Somut olayda, dava 6100 sayılı HMK"nın yürürlük tarihinden sonra açılmıştır. Davalı T.. M.. vekili cevap dilekçesinde zamanşımı defini öne sürmemiştir. Daha sonra 18.03.2013 havale tarihli dilekçesi ile cevap dilekçesini ıslah ettiğini belirtmiş ve cevap dilekçesinde öne sürmediği zamanaşımı defini öne sürdüğünü belirtmiştir. Yine davacının ıslah dilekçesinin tebliğinden itibaren süresi içinde, 29.03.2013 havale tarihli dilekçesi ile ıslah ile artırılan miktar için de ayrıca zamanaşımı definde bulunmuştur. Mahkemece, davalının cevap dilekçesini ıslah etmesi ve bu kapsamda zamanaşımı definde bulunmuş olması dikkate alınmadan 01.05.2005-31.12.2010 tarih aralığı için yapılan hesaplama doğrultusunda fazla çalışma ve genel tatil alacağının kabulüne karar verilmiştir. Davalı T.. M.. vekilinin cevap dilekçesini ıslah ederek öne sürdüğü zamanaşımı defi ile davacının ıslah ile artırdığı miktar bakımından öne sürdüğü zamanaşımı defi dikkate alınarak hesaplama yapılıp sonucuna göre karar verilmesi gereirken yazılı şekilde karar verilmiş olması hatalı olup bozma nedenidir.

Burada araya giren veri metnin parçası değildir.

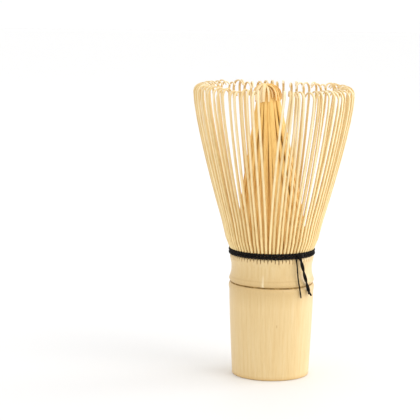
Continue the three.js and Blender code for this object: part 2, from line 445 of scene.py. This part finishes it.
for vert in bm.verts:
    radius = math.hypot(vert.co.x, vert.co.y)
    if radius < pinch_radius - collar_wall / 2:
        continue
    turned = math.atan2(vert.co.y, vert.co.x) / (2 * math.pi)
    column = round(turned * tine_count * steps_per_tine)
    which, step = divmod(column, steps_per_tine)
    nearest = which if step <= steps_per_tine / 2 else which + 1
    depth = min(max((vert.co.z - split_starts[nearest % tine_count]) / split_slope, 0), 1)
    if step == 0:
        shrink = 1 - split_depth * depth / radius
        vert.co.x *= shrink
        vert.co.y *= shrink
        # Painted shade: each split is darkened where shade falls into the cut.
        vert[split_shade_layer] = min(1, depth * 4)
    beside = math.radians(azimuth_of(vert.co) - bud_azimuth) * radius
    up = min(max((vert.co.z - collar_low[2]) / bud_height, 0), 1)
    across = beside / (bud_width * (1 - bud_taper * up))
    if up < 1 and abs(across) < 1:
        swell = (1 - across ** 2) * (1 - up) ** 0.7
        lift = 1 + bud_swell * swell / radius
        vert.co.x *= lift
        vert.co.y *= lift
        # Painted highlight: a lighter stripe down the bud scar's right edge, on the side towards
        # the light; the rest of the scar is its own paler colour.
        edge = math.exp(-((across - bud_highlight_place) / bud_highlight_width) ** 2)
        vert[bud_scar_and_highlight_layer] = (0.2 * (1 - across ** 2) + 0.8 * edge) * (1 - up) ** 0.5
wave_node(bm, culm_top)
collar = finish_mesh(bm, "collar", make_collar_material(), sharp=50)
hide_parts("root_collar")
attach(collar, "handle")


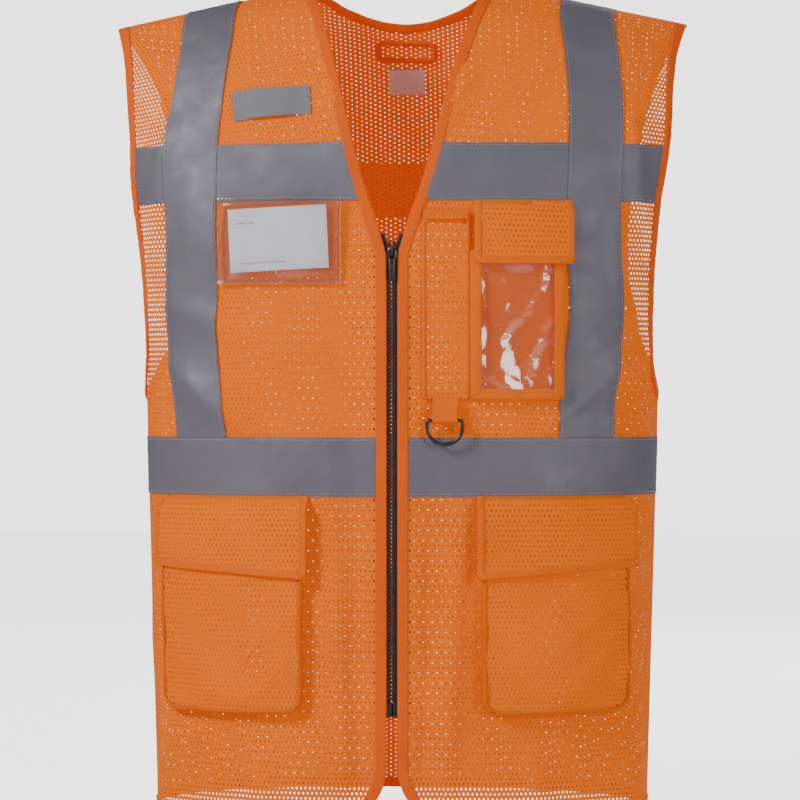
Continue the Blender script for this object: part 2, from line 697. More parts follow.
def tape_material():
    color = (0.150, 0.138, 0.170)
    s = Shader("reflective_tape", color, 0.5, Specular_IOR_Level=0.5, Metallic=0.15)
    beads = s.span(s.noise(5200, 1), 0.3, 0.7, 0.0, 1.0)
    smudge = s.span(s.noise(22, 4), 0.35, 0.7, 0.0, 1.0)
    grey = s.tint(smudge, shade(color, 0.94), shade(color, 1.07))
    facing = s.node("ShaderNodeLayerWeight", Blend=0.35).outputs["Facing"]
    glint = s.tint(s.math("MULTIPLY", facing, 0.35), grey, shade(color, 0.6))
    s.feed("Base Color", s.tint(s.math("MULTIPLY", beads, 0.30), glint, shade(color, 1.35)))
    weave = s.math("MULTIPLY", s.wave(620, "X", s.along), s.wave(620, "Y", s.along))
    s.bump(weave, 0.00006, 0.5)
    s.bump(s.noise(38, 4), 0.0016, 0.6)
    s.bump(s.noise(3600, 1), 0.00005, 0.6)
    s.feed("Roughness", s.span(s.noise(45, 4), 0.3, 0.7, 0.42, 0.62))
    return s.material


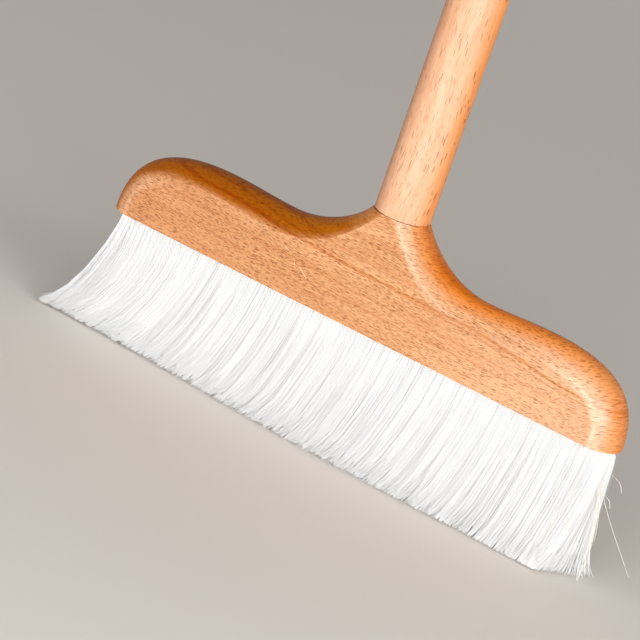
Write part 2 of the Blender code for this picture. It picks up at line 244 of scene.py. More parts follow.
# Loose hairs at the right end: cream tint, and points in millimetres from the root to the tip
STRAY_HAIRS = (
    (0.5, (134, -4, 60), (139, -2, 48), (146, 0, 35), (153, 0, 26.5), (161, 0, 18.5),
     (168.5, 0, 9.5)),
    (0.8, (135, -6, 58), (140, -7, 50), (145, -8, 40), (148, -9, 30), (150, -10, 21)),
    (0.9, (134, -6, 58), (142, -9, 46), (147, -11, 33), (149, -13, 20), (150, -14, 9),
     (151, -15, 2)),
    (0.9, (134, -5, 58), (142, -7, 45), (147, -9, 32), (150, -11, 19), (151, -12.5, 7)),
    (0.9, (134, -5, 58), (141, -6, 45), (146, -7, 32), (148, -9, 18), (150, -12, 4)),
    (0.7, (135, -6, 60), (145, -12, 56), (150, -14, 55.5), (154, -15, 54), (156.5, -16, 50.5)),
    (0.7, (135, -6, 58), (144, -12, 48), (149, -14, 46), (152, -15, 43.5), (153.5, -15, 41)),
    (1.0, (132, -9, 58), (132.2, -12.6, 50), (134.8, -14.8, 41.9), (136.2, -17.4, 33.1),
     (137.8, -20, 25), (139.5, -23, 18)),
    (0.8, (130, -9, 58), (129.5, -12.8, 48), (130, -15.6, 38), (131, -18.5, 29),
     (131.5, -21.5, 19), (131.5, -23.8, 10)),
)

# Fibre: colours, how much light goes through, and where and how much it is creamier
FIBRE_PALE = (0.970, 0.976, 0.982, 1.0)
FIBRE_DARK = (0.89, 0.905, 0.92, 1.0)
FIBRE_CREAM = (0.96, 0.90, 0.78, 1.0)
FIBRE_THROUGH = 0.2
CREAM_FROM, CREAM_RUN = 0.07, 0.08
CREAM_STRANDS, CREAM_CORE, CREAM_ODD = 0.06, 0.14, 0.4
ODD_SHARE = 0.02
# Shading normals: lean to the outside of the brush, turn to its ends, what that takes from the
# turn to the front or back, and the turn round the left end
NORMAL_LEAN = 0.6
END_TURN = (0.118, 0.02)
TURN_RIGHT, TURN_LEFT, CORE_TURN_LEFT = 0.85, 0.3, 0.4
TURN_LOSS, TURN_ROUND = 0.55, 2.6

FLOOR_HALF, FLOOR_DROP = 60.0, 0.0002
FLOOR_TONE = (229, 222, 214)
# Lights: name, place, height of the target, size, power, tone, and whether they show in the lacquer
LIGHTS = (
    ("window", (0.62, -1.90, 0.47), 0.09, (2.5, 0.62), 40.5, (1.0, 0.99, 0.98), True),
    ("key", (1.60, -0.80, 0.75), 0.07, (0.9, 0.9), 17.0, (1.0, 0.985, 0.965), True),
    ("fill", (-1.55, -1.20, 0.42), 0.07, (1.0, 0.8), 14.5, (0.98, 0.99, 1.0), False),
    ("back", (-0.30, 2.00, 0.50), 0.07, (2.5, 0.8), 6.0, (1.0, 1.0, 1.0), False),
)
WORLD_TONE = (0.95, 0.97, 1.0, 1.0)
WORLD_STRENGTH = 0.24
SHOWN_TONE = (196, 189, 180)
# Camera fitted to the photo: its place, with Z over the head's underside, its axes and its field
CAMERA_PLACE = (0.90041, -2.07651, 0.7085)
CAMERA_RIGHT = (0.82312, 0.47381, 0.31300)
CAMERA_UP = (-0.41523, 0.12620, 0.90092)
CAMERA_FIELD = math.radians(7.324)
CAMERA_CLIP = (0.1, 200.0)


# Helpers for meshes and numbers


def add_object(name, data):
    thing = bpy.data.objects.new(name, data)
    bpy.context.scene.collection.objects.link(thing)
    return thing


def mesh_piece(name, verts, faces, material, attributes=None):
    """A smooth-shaded object from points and faces, with named point attributes."""
    mesh = bpy.data.meshes.new(name)
    mesh.from_pydata([tuple(v) for v in verts], [], faces)
    mesh.update()
    for key, values in (attributes or {}).items():
        layer = mesh.attributes.new(key, "FLOAT", "POINT")
        layer.data.foreach_set("value", np.asarray(values, np.float32))
    mesh.polygons.foreach_set("use_smooth", [True] * len(mesh.polygons))
    mesh.materials.append(material)
    return add_object(name, mesh)


def soften(piece):
    """Smooth shading that keeps the large faces flat and the sharp edges sharp."""
    piece.data.set_sharp_from_angle(angle=SHARP_ANGLE)
    modifier = piece.modifiers.new("normals", "WEIGHTED_NORMAL")
    modifier.mode = "FACE_AREA"
    modifier.keep_sharp = True


def grid_faces(rows, columns, closed=False):
    """Quads of a grid of points; closed joins the last column to the first."""
    faces = []
    for row in range(rows - 1):
        for column in range(columns if closed else columns - 1):
            here, following = (row * columns + place % columns for place in (column, column + 1))
            faces.append((here, here + columns, following + columns, following))
    return faces


def tube_faces(rings, sides):
    """Faces of a tube of rings with both ends closed."""
    last = (rings - 1) * sides
    faces = grid_faces(rings, sides, closed=True)
    faces.append(tuple(range(sides)))
    faces.append(tuple(reversed(range(last, last + sides))))
    return faces


def ramp(value, start=0.0, length=1.0):
    """0 up to start, 1 from start + length on, and smooth between them."""
    share = np.clip((value - start) / length, 0.0, 1.0)
    return share * share * (3.0 - 2.0 * share)


def even_steps(start, end, count):
    return [start + (end - start) * step / count for step in range(count + 1)]


def look_up(x, rows, column=1):
    """The value in a column of a table by X."""
    return np.interp(x, rows[:, 0], rows[:, column])


def unit(vectors):
    return vectors / np.maximum(np.linalg.norm(vectors, axis=1), 1e-6)[:, None]


# Materials


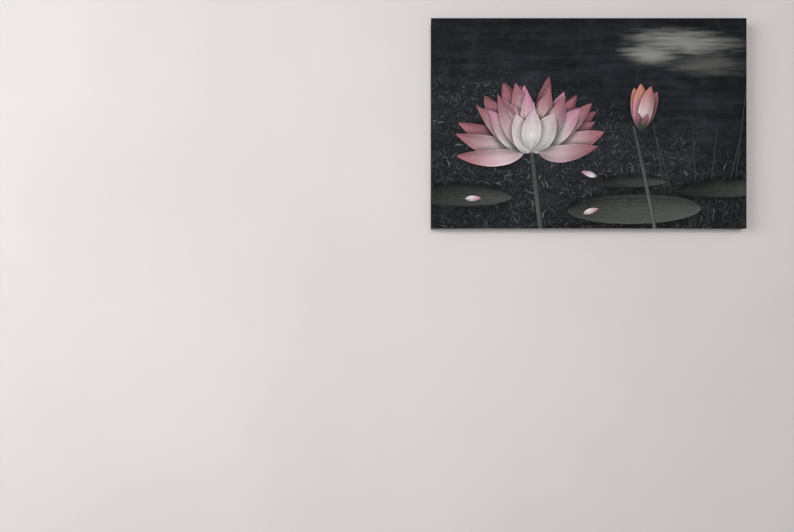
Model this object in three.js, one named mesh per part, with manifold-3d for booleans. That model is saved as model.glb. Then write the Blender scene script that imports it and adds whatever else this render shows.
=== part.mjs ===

O halde davalı T.. M..n bu yönleri amaçlayan temyiz itirazı kabul edilmeli ve hüküm bozulmalıdır.
SONUÇ: Yukarıda açıklanan nedenlerle hükmün BOZULMASINA, peşin alınan harcın istek halinde davalı T.. M..ne iadesine, aşağıda yazılı temyiz harcının G.. Ltd. Şirketine yükletilmesine, 24/04/2014 gününde oybirliğiyle karar verildi.